Bug #96579	Unexpected error message when using an outer reference in HAVING
Submitted:	18 Aug 2019 19:59	Modified:	19 Aug 2019 22:27
Reporter:	Igor Babaev	Email Updates:
Status:	Not a Bug	Impact on me:	None
Category:	MySQL Server: Errors	Severity:	S3 (Non-critical)
Version:	5.6/5.7/8.0	OS:	Any
Assigned to:		CPU Architecture:	Any

Description:
The query
select a from t1 where t1.a=t1.b group by a having exists (select * from t2 where t1.b=t2.d);
returns an unexpected error message:

mysql> select a from t1 where t1.a=t1.b group by a having exists (select * from t2 where t1.b=t2.d);
ERROR 1054 (42S22): Unknown column 'test.t1.b' in 'where clause'

though a similar query returns the expected result set

mysql> select a,b from t1 where t1.a=t1.b group by a having exists (select * from t2 where t1.b=t2.d);
+------+------+
| a    | b    |
+------+------+
|    1 |    1 |
+------+------+

Also a different error message is expected for this query:

mysql> select a from t1 group by a having exists (select * from t2 where t1.b=t2.d);
ERROR 1054 (42S22): Unknown column 'test.t1.b' in 'where clause'

I would expect here the  error with the same number as for the query

mysql> select a,b from t1 group by a having exists (select * from t2 where t1.b=t2.d);
ERROR 1055 (42000): Expression #2 of SELECT list is not in GROUP BY clause and contains nonaggregated column 'test.t1.b' which is not functionally dependent on columns in GROUP BY clause; this is incompatible with sql_mode=only_full_group_by

How to repeat:
Create and populate tab

create table t1 (a int, b int);
create table t2 (c int, d int);
insert into t1 values (1,1), (1,3), (2,1);
insert into t2 values (5,2), (1,3), (5,1);

Run the queries:
select a from t1 where t1.a=t1.b group by a having exists (select * from t2 where t1.b=t2.d);
select a from t1 group by a having exists (select * from t2 where t1.b=t2.d);

Thank you for the bug report.

Posted by developer:
 
This is not a bug.

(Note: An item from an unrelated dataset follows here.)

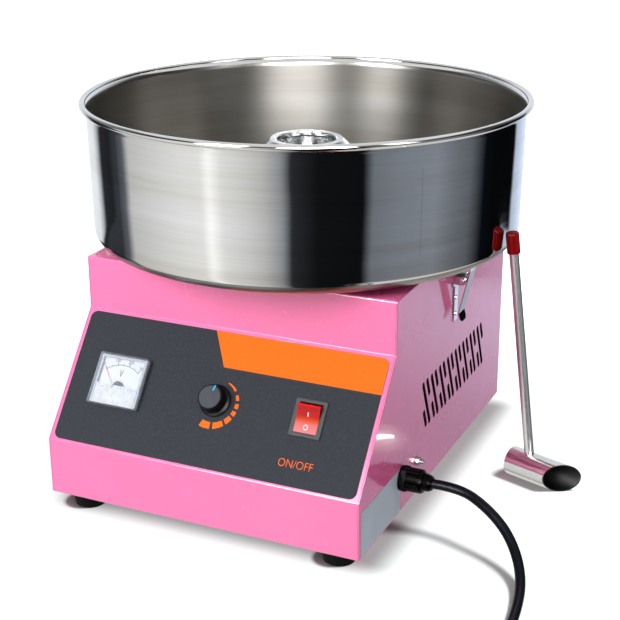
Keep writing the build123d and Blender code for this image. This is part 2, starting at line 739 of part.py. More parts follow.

In the first query,

select a from t1 where t1.a=t1.b group by a having exists (select * from t2
where t1.b=t2.d);

The HAVING clause is applied on the table produced by the GROUP BY clause.
That table contains a single column, a, and hence the inner query refers to a
column t1.b that does not exist.

In the second query, the aggregated table does contain columns a and b. This
is usually not allowed under the sql mode only_full_group_by, because b is
neither aggregated (i.e. in the GROUP BY clause) nor the argument of a set
function (such as SUM, AVG, MAX, MIN, etc.) But here the optimizer realized
that b is functionally dependent on a, via the condition t1.a=t1.b. In the
last query, this condition is removed, hence the error.

Hope this helps.

Martin,
Let's a simpler query:
mysql> select a from t1 where t1.a=t1.b group by a having t1.b > t2.d;
ERROR 1054 (42S22): Unknown column 't1.b' in 'having clause'

SQL Standard says:
<having clause> ::= HAVING <search condition>
Syntax Rules:
...
3) Each column reference directly contained in the <search condition> shall be one of the following:
  a) A unambiguous reference to a column that is functionally dependent on column references in GROUP BY clause.
...
t1.b is functionally dependent on t1.a (due to the equality in the WHERE  clause), t1.a is contained in the GROUP BY clause.

Martin,

In my previous comment I wanted to enter:

mysql> select a from t1 where t1.a=t1.b group by a having t1.b > 1;
ERROR 1054 (42S22): Unknown column 't1.b' in 'having clause'